Florida's three poison centers leverage partnerships, traditional and social media, and remote/face to face events to reach 18 million residents with information about poison safety and the Poison Help line. Each poison center has educators on staff, in addition to the doctors, nurses and pharmacists treating poisonings on the hotline, 24/7. Poison center educators present data on current poisoning trends, effective prevention techniques and create materials and messaging for injury prevention partners of all stripes. Utilizing traditional partners in child safety, but also new partners in drug abuse prevention and harm reduction, poison center educators, guided by incidence data, now highlight medicine and drug overdose as the major poison threat to children and youth today. Eschewing an exclusive focus on small children, poison center educators work with families, schools and communities to protect tweens and tweens -- with a goal of creating safer adults.
In 2023, Florida Poison Control Centers and their trained partners delivered 5,597 educational programs to over a million participants. The Centers also delieverd over100,000 educational materials including magnets, stickers, posters and brochures promoting popison safety and poison centers' services. Florida's Poison Centers also managed 54,000 exposure calls about children 19 and under, providing immediate assessment and treatment guidance. Despite these diligent activities, fatal poisonings in youth continue to increase, with 94 fatal poisonings in children aged 19 and under logged by the Florida Department of Health in 2022, with almost all of them involving drugs (93/94) and the bulk (79%) occurring in teens.

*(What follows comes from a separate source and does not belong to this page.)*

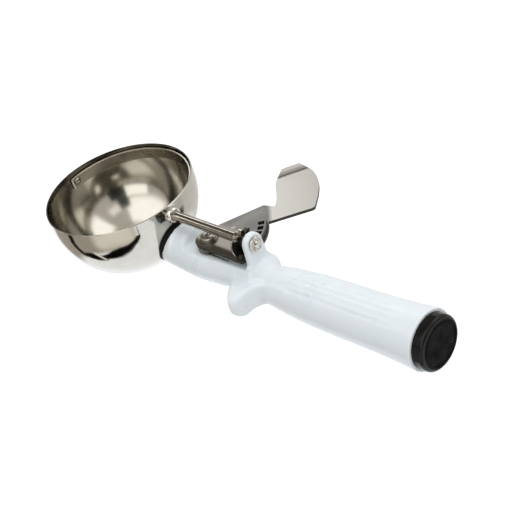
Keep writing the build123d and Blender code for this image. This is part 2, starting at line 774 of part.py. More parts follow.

Despite increases in prevention activities and expanded work with partners, more Florida youth are dying from poisoning. While the need remains to urge families with young children to lock up household cleaners and chemicals, poison safety activities must expand to address the presence of drugs in homes and the risks associated with new products on markets legal and illegal. Florida's Poison Control Centers welcome the assistance of injury prevention partners like the Injury Free Coalition for Kids and looks forward to tackling the modern problem of poisoning in our youth.
1. Most fatal poisonings in children today involve drug use in teens.
2. Traditional poison prevention techniques can be expanded to protect youth.
3. Poison control centers are important partners in preventing poisonings in all youth, not only toddlers.